Stated goal:
Print the listing below from its opening line through the line holding "colour = n.mix(wall, colour, CHARCOAL)", both ends included.

Data shown:
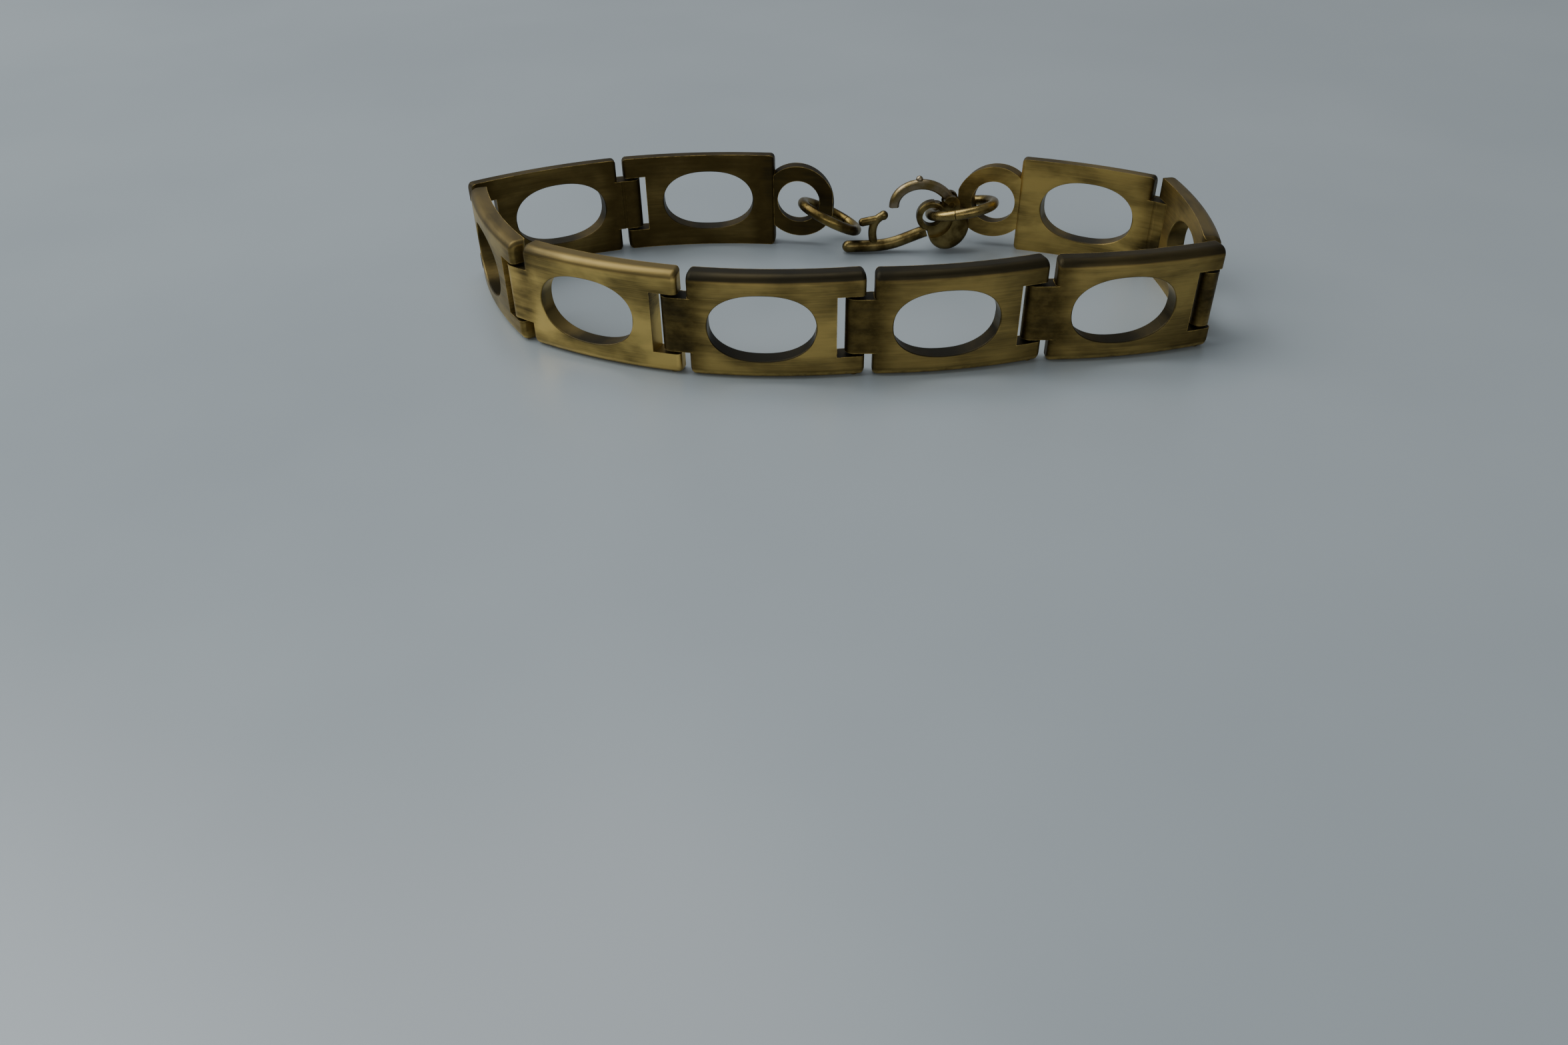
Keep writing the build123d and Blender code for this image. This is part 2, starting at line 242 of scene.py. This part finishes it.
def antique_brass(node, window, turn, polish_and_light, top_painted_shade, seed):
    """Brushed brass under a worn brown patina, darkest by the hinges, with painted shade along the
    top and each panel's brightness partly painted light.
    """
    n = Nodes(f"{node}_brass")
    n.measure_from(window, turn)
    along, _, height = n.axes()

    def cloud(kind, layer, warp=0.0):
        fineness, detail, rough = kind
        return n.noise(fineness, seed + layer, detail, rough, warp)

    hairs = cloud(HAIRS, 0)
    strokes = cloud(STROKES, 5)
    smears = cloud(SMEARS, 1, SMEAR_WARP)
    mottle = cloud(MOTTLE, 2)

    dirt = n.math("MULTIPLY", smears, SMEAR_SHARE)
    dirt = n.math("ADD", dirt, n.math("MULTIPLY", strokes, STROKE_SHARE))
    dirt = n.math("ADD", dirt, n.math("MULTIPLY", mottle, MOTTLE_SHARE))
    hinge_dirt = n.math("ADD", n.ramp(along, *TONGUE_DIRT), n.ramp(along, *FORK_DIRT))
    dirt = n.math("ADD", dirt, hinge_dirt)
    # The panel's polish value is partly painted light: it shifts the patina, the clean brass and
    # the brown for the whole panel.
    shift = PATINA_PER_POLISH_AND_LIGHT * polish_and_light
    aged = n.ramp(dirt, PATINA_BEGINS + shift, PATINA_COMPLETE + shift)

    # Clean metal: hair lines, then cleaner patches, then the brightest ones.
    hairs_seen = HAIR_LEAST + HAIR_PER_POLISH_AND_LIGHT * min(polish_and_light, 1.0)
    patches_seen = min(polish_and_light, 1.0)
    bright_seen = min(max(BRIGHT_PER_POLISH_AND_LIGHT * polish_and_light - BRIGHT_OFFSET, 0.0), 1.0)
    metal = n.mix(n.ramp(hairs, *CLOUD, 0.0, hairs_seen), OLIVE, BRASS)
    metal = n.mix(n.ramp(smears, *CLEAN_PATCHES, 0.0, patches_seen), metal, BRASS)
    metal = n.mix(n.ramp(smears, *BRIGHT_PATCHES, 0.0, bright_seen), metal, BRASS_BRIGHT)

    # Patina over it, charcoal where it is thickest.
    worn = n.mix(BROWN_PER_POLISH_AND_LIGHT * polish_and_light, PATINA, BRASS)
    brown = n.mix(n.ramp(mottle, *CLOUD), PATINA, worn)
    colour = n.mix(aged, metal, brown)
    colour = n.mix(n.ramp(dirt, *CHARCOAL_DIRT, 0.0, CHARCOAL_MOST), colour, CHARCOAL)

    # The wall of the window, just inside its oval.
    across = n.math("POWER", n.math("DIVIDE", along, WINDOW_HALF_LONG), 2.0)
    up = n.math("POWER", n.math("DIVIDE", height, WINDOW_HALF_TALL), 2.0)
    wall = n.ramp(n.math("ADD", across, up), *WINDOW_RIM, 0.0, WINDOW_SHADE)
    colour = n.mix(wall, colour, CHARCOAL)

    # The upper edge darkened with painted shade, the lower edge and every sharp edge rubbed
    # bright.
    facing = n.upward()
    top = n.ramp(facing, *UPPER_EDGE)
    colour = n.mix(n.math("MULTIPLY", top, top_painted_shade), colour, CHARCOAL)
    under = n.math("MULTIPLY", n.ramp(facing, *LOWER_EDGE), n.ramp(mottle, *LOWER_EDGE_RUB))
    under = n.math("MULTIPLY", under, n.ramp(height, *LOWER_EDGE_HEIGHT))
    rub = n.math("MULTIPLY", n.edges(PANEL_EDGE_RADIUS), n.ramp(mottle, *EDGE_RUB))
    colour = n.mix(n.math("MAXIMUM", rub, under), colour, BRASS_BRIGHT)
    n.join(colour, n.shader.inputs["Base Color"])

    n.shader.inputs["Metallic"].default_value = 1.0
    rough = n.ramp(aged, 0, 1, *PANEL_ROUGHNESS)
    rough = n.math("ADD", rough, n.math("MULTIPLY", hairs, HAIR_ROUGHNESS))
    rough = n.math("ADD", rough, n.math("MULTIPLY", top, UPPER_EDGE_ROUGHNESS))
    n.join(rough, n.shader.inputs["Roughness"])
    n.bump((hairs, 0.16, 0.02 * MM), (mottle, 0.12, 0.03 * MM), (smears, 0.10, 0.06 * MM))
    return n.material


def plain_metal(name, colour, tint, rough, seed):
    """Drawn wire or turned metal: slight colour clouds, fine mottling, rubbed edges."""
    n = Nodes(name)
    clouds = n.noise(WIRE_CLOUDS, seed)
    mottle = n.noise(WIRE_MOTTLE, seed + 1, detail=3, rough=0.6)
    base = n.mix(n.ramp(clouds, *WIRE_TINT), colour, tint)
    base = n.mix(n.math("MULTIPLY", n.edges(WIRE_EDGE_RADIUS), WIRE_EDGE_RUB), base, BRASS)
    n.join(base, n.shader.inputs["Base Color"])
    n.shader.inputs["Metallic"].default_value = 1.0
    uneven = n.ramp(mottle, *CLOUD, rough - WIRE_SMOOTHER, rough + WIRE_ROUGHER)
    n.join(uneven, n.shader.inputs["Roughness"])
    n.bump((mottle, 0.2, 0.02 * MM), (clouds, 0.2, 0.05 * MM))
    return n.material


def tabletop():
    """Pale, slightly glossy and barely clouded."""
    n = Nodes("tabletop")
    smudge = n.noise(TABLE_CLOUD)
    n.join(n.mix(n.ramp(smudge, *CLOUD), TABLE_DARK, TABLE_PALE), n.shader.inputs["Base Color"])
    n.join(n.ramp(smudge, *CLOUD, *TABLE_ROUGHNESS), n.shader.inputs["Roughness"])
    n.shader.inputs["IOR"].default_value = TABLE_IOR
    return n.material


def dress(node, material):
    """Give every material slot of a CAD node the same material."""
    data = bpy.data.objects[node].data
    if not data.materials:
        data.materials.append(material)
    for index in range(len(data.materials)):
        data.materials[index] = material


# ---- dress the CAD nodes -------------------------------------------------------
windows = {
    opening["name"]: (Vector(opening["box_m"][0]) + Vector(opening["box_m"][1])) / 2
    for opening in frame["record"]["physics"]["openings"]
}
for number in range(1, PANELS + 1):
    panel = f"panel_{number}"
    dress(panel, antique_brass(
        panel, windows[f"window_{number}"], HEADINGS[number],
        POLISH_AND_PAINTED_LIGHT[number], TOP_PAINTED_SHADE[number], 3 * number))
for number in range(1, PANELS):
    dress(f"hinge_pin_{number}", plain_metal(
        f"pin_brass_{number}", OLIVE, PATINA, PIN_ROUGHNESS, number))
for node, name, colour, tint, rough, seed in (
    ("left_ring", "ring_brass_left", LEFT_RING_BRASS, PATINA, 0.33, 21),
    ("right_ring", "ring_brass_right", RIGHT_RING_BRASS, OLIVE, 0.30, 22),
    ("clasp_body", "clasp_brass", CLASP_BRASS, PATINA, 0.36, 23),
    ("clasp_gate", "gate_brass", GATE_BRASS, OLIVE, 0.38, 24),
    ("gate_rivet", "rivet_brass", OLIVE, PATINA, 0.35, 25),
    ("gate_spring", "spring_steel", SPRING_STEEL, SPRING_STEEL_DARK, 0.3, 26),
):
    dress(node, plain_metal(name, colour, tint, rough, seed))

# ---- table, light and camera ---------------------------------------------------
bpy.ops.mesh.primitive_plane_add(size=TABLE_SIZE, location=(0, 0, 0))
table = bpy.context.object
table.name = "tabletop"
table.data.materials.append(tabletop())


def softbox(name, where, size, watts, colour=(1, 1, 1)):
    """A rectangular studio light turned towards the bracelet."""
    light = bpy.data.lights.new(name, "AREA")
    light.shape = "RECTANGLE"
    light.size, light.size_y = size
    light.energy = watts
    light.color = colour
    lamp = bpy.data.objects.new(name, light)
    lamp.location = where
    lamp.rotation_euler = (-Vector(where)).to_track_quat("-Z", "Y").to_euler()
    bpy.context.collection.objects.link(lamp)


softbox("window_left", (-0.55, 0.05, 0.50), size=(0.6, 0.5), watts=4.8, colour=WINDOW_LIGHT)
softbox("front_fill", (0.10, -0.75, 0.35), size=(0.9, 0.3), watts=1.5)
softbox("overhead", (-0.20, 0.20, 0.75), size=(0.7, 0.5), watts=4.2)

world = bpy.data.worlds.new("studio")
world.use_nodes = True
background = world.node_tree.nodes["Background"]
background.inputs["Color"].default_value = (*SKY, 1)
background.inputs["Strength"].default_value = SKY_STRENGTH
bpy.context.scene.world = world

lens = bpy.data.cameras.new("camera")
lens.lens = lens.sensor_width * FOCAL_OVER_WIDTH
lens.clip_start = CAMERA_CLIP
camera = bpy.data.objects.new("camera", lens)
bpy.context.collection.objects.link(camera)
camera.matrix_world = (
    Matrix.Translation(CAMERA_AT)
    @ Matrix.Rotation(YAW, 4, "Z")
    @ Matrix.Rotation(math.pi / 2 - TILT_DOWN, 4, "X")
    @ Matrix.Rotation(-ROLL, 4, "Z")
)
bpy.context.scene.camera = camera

Task response:
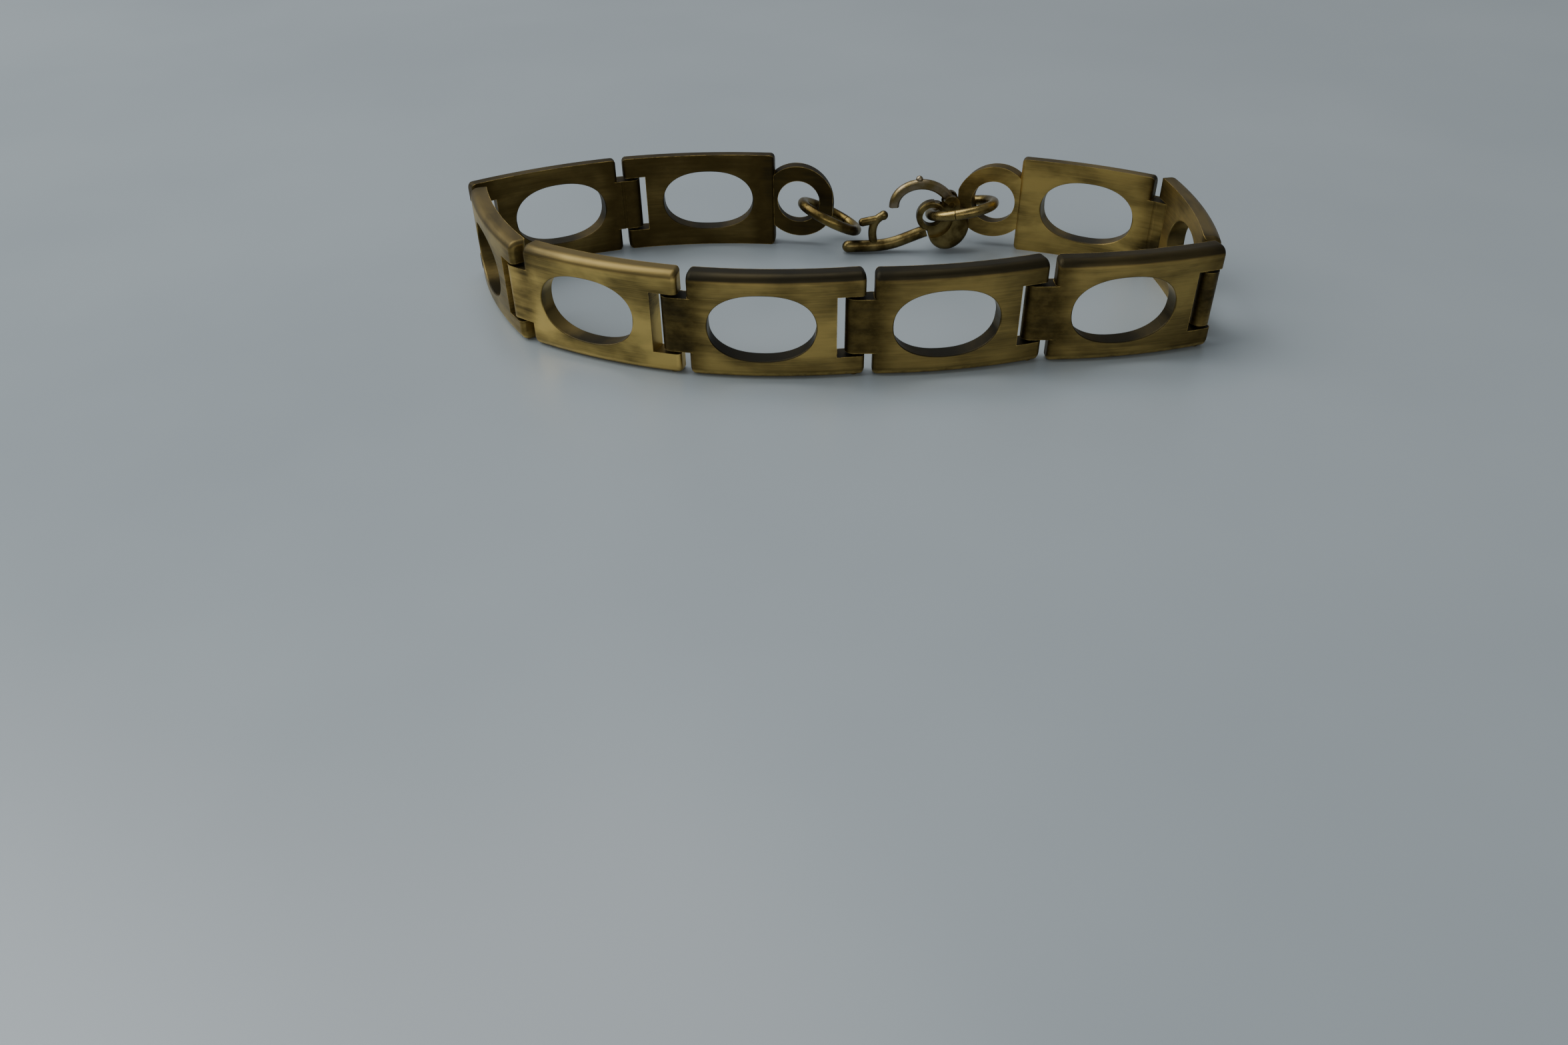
Keep writing the build123d and Blender code for this image. This is part 2, starting at line 242 of scene.py. This part finishes it.
def antique_brass(node, window, turn, polish_and_light, top_painted_shade, seed):
    """Brushed brass under a worn brown patina, darkest by the hinges, with painted shade along the
    top and each panel's brightness partly painted light.
    """
    n = Nodes(f"{node}_brass")
    n.measure_from(window, turn)
    along, _, height = n.axes()

    def cloud(kind, layer, warp=0.0):
        fineness, detail, rough = kind
        return n.noise(fineness, seed + layer, detail, rough, warp)

    hairs = cloud(HAIRS, 0)
    strokes = cloud(STROKES, 5)
    smears = cloud(SMEARS, 1, SMEAR_WARP)
    mottle = cloud(MOTTLE, 2)

    dirt = n.math("MULTIPLY", smears, SMEAR_SHARE)
    dirt = n.math("ADD", dirt, n.math("MULTIPLY", strokes, STROKE_SHARE))
    dirt = n.math("ADD", dirt, n.math("MULTIPLY", mottle, MOTTLE_SHARE))
    hinge_dirt = n.math("ADD", n.ramp(along, *TONGUE_DIRT), n.ramp(along, *FORK_DIRT))
    dirt = n.math("ADD", dirt, hinge_dirt)
    # The panel's polish value is partly painted light: it shifts the patina, the clean brass and
    # the brown for the whole panel.
    shift = PATINA_PER_POLISH_AND_LIGHT * polish_and_light
    aged = n.ramp(dirt, PATINA_BEGINS + shift, PATINA_COMPLETE + shift)

    # Clean metal: hair lines, then cleaner patches, then the brightest ones.
    hairs_seen = HAIR_LEAST + HAIR_PER_POLISH_AND_LIGHT * min(polish_and_light, 1.0)
    patches_seen = min(polish_and_light, 1.0)
    bright_seen = min(max(BRIGHT_PER_POLISH_AND_LIGHT * polish_and_light - BRIGHT_OFFSET, 0.0), 1.0)
    metal = n.mix(n.ramp(hairs, *CLOUD, 0.0, hairs_seen), OLIVE, BRASS)
    metal = n.mix(n.ramp(smears, *CLEAN_PATCHES, 0.0, patches_seen), metal, BRASS)
    metal = n.mix(n.ramp(smears, *BRIGHT_PATCHES, 0.0, bright_seen), metal, BRASS_BRIGHT)

    # Patina over it, charcoal where it is thickest.
    worn = n.mix(BROWN_PER_POLISH_AND_LIGHT * polish_and_light, PATINA, BRASS)
    brown = n.mix(n.ramp(mottle, *CLOUD), PATINA, worn)
    colour = n.mix(aged, metal, brown)
    colour = n.mix(n.ramp(dirt, *CHARCOAL_DIRT, 0.0, CHARCOAL_MOST), colour, CHARCOAL)

    # The wall of the window, just inside its oval.
    across = n.math("POWER", n.math("DIVIDE", along, WINDOW_HALF_LONG), 2.0)
    up = n.math("POWER", n.math("DIVIDE", height, WINDOW_HALF_TALL), 2.0)
    wall = n.ramp(n.math("ADD", across, up), *WINDOW_RIM, 0.0, WINDOW_SHADE)
    colour = n.mix(wall, colour, CHARCOAL)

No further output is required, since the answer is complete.